Auckland City Council finance committee chairman and City Vision political co-leader Vern Walsh said his council was aware that others were also interested in the airport.
The airport handles more than 30,000 passengers daily, and more than 11 million passengers - including 70 per cent of visitors to New Zealand - pass through its departure and arrival gates each year.
But although councillors have been gagged by a confidentiality agreement, several spoken to last night were wary of selling the city's stake in such strategic infrastructure.
Auckland City sold half its original airport holding for $190.8 million in 2002 under former mayor John Banks and used the money to repay debt.
Manukau Mayor Sir Barry Curtis was also cool towards the Canadians, saying that although his city was reviewing the offer, it would be "quite improper" to conclude it was considering selling its shares.
But rebuffs from the two councils would not automatically send the Canadians packing, as it is understood they may be willing to buy from other shareholders even if the airport remained partly in public ownership.

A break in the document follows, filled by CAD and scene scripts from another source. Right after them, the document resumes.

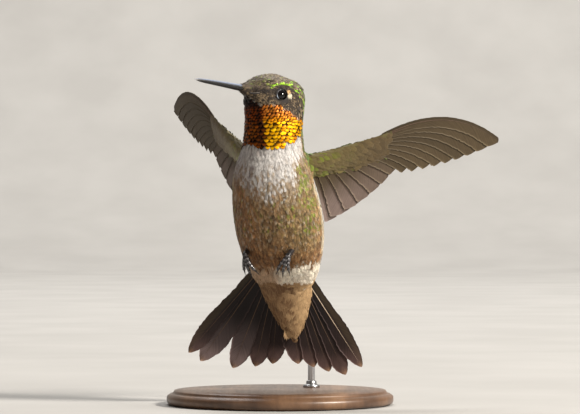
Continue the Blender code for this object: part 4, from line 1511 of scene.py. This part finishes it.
def wing_feather(group, wing, index, strip):
    """One primary or secondary, lapping over its neighbours."""
    widest = 3.3

    def towards(other, t, lap, free_edge):
        if 0 <= other < PRIMARIES + SECONDARIES:
            gap = np.linalg.norm(along_line(other, t) - along_line(index, t), axis=-1)
            return np.minimum(gap * lap, widest * blade_shape(t, 0.88))
        return np.minimum(free_edge, widest * blade_shape(t, 0.88))

    def halves(t):
        return towards(index - 1, t, 0.86, 0.9), towards(index + 1, t, 0.62, 0.8)

    def out_at(t, u):
        return -0.13 * u * ramp(t, 0.0, 0.15) - 0.05 * (1 - u * u) + 0.02

    def tint_at(t, u):
        inner = 1 - min(index / (SECONDARIES + 1.0), 1.0)
        base = WING_BROWN * chance.uniform(0.88, 1.1)
        # Lilac towards the tips of the inner feathers: a painted sheen.
        base = blend(base, WING_LILAC_SHEEN, inner * ramp(t, 0.2, 0.8) * 0.75)
        base = blend(base, WING_EDGE, 0.25 * ramp(np.abs(u), 0.8, 1.0))
        base = base * (1 - 0.30 * ramp(u, -0.15, 0.3) * ramp(u, 1.0, 0.75))[..., None]
        return base * (0.8 + 0.25 * t)[..., None]

    group.add_feather(lambda t: along_line(index, t), halves, wing.at, out_at, tint_at, 0.35, strip)


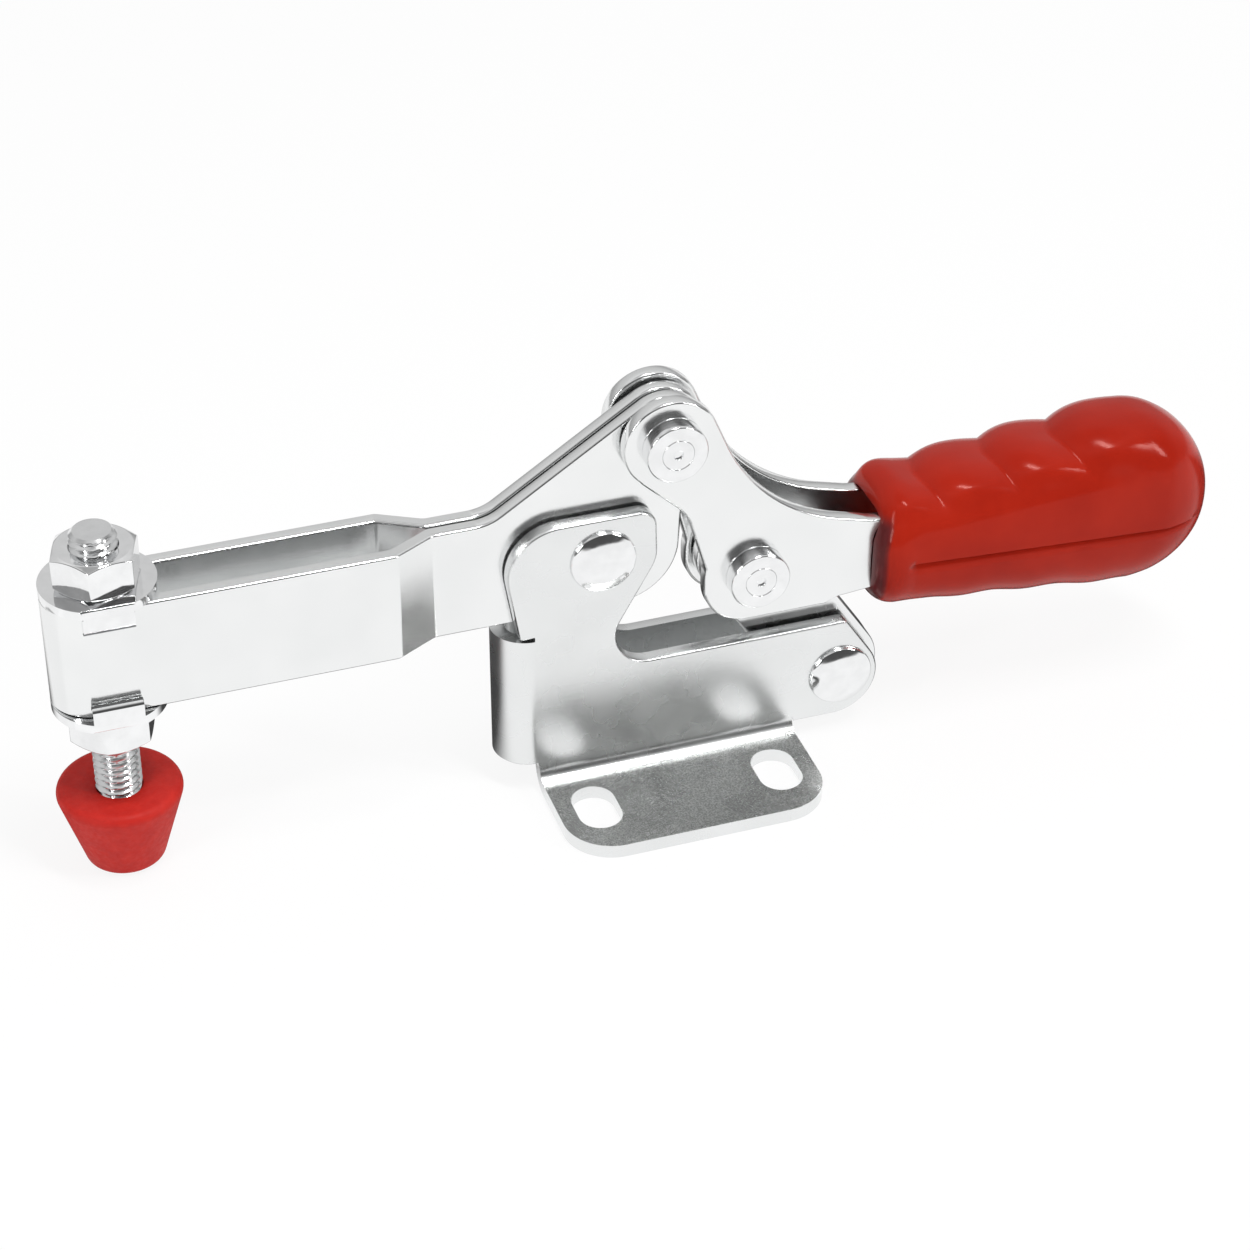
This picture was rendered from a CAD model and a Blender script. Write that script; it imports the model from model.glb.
import math

import bmesh
import bpy
from mathutils import Matrix, Vector


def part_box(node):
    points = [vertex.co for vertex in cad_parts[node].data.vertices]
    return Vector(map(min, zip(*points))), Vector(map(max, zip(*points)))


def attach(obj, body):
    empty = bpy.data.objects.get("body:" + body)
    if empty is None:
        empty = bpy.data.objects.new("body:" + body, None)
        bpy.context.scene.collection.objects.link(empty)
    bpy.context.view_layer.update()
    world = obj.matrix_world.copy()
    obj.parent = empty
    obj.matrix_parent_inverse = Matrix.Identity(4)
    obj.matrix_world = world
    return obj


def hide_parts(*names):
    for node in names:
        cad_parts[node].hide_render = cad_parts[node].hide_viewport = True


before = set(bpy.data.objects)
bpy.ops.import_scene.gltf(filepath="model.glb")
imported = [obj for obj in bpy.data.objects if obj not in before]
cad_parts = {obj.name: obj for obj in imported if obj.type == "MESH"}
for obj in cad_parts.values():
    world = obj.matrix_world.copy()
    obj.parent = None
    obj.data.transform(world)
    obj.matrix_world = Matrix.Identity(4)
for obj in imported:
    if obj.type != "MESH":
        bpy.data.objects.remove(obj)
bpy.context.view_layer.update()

MM = 0.001
scene = bpy.context.scene
scene.view_settings.view_transform = "Standard"


# ------------------------------------------------------------------ camera
# Place, turn from +Y towards +X, tilt down, and lens in millimetres on a 36 mm sensor
CAMERA_PLACE = Vector((-118.85, -337.95, 271.71)) * MM
CAMERA_AZIMUTH = math.radians(18.72)
CAMERA_ELEVATION = math.radians(35.14)
CAMERA_LENS = 96.32


def make_camera():
    """Camera at the photograph's viewing angle, level, looking at the middle of the clamp."""
    ahead = Vector((
        math.sin(CAMERA_AZIMUTH) * math.cos(CAMERA_ELEVATION),
        math.cos(CAMERA_AZIMUTH) * math.cos(CAMERA_ELEVATION),
        -math.sin(CAMERA_ELEVATION),
    ))
    right = Vector((math.cos(CAMERA_AZIMUTH), -math.sin(CAMERA_AZIMUTH), 0))
    up = right.cross(ahead)
    turn = Matrix((right, up, -ahead)).transposed()
    data = bpy.data.cameras.new("camera")
    data.lens = CAMERA_LENS
    data.sensor_width = 36
    data.clip_start = 0.01
    data.clip_end = 20
    camera = bpy.data.objects.new("camera", data)
    camera.matrix_world = Matrix.Translation(CAMERA_PLACE) @ turn.to_4x4()
    scene.collection.objects.link(camera)
    scene.camera = camera


# ------------------------------------------------------------------ node helpers
def map_range(tree, value, source, target=(0.0, 1.0), smooth=False):
    """Number going from target[0] to target[1] as the value crosses the source range."""
    node = tree.nodes.new("ShaderNodeMapRange")
    node.interpolation_type = "SMOOTHSTEP" if smooth else "LINEAR"
    node.inputs["From Min"].default_value = source[0]
    node.inputs["From Max"].default_value = source[1]
    node.inputs["To Min"].default_value = target[0]
    node.inputs["To Max"].default_value = target[1]
    tree.links.new(value, node.inputs["Value"])
    return node.outputs["Result"]


def combine(tree, operation, first, second):
    """Result of a maths operation on a socket and a second socket or plain number."""
    node = tree.nodes.new("ShaderNodeMath")
    node.operation = operation
    tree.links.new(first, node.inputs[0])
    if isinstance(second, float):
        node.inputs[1].default_value = second
    else:
        tree.links.new(second, node.inputs[1])
    return node.outputs[0]


def colour_ramp(tree, value, stops):
    """Colour through (position, (r, g, b)) stops, in order of position."""
    ramp = tree.nodes.new("ShaderNodeValToRGB")
    elements = ramp.color_ramp.elements
    while len(elements) < len(stops):
        elements.new(0.5)
    for element, (position, colour) in zip(elements, stops):
        element.position = position
        element.color = (*colour, 1)
    tree.links.new(value, ramp.inputs["Fac"])
    return ramp.outputs["Color"]


def mix_colours(tree, factor, first, second):
    """Colour that goes from the first to the second as the factor goes from 0 to 1."""
    mix = tree.nodes.new("ShaderNodeMix")
    mix.data_type = "RGBA"
    tree.links.new(factor, mix.inputs["Factor"])
    tree.links.new(first, mix.inputs["A"])
    tree.links.new(second, mix.inputs["B"])
    return mix.outputs["Result"]


def mix_shaders(tree, factor, first, second):
    """Shader that goes from the first to the second as the factor goes from 0 to 1."""
    mix = tree.nodes.new("ShaderNodeMixShader")
    tree.links.new(factor, mix.inputs["Fac"])
    tree.links.new(first, mix.inputs[1])
    tree.links.new(second, mix.inputs[2])
    return mix.outputs["Shader"]


def separated(tree, vector):
    """X, Y and Z sockets of a vector."""
    split = tree.nodes.new("ShaderNodeSeparateXYZ")
    tree.links.new(vector, split.inputs["Vector"])
    return split.outputs


# ------------------------------------------------------------------ materials
# Noise stays mostly between these two values
NOISE_SPAN = (0.3, 0.7)
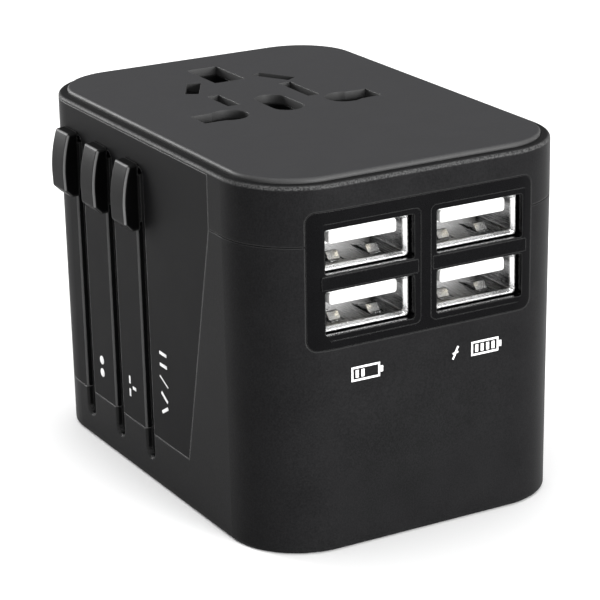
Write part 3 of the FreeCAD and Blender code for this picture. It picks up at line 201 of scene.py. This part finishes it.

Auckland City Mayor Dick Hubbard suggested a possible sale of council shares last year, to help to pay for parks, transport and other infrastructure in the Tank Farm waterfront redevelopment.
Papers obtained by the Herald this year show that selling airport shares was among several options, including steeper "charitable payments" from Metrowater, for financing $2.3 billion of new works in a 10-year council plan.
Mr Hubbard and Deputy Mayor Bruce Hucker said yesterday that it would be inappropriate to comment on the Canadian approach, and deferred to Mr Walsh as the council's spokesman on the matter.
Mr Walsh said the council needed to give careful consideration to all options for the city's shares.
"We need to make sure that whatever we do with this investment provides the best outcomes for ratepayers in the long term."
Councillors had to sign a confidentiality agreement at their monthly meeting on Thursday night before being briefed on the Canadian approach.
City Vision member Cathy Casey said she had to leave the meeting after refusing to sign an agreement.
It is understood the agreement was provided by agents for the Canadians, and it sought to make councillors personally liable for any financial losses caused by information leaks.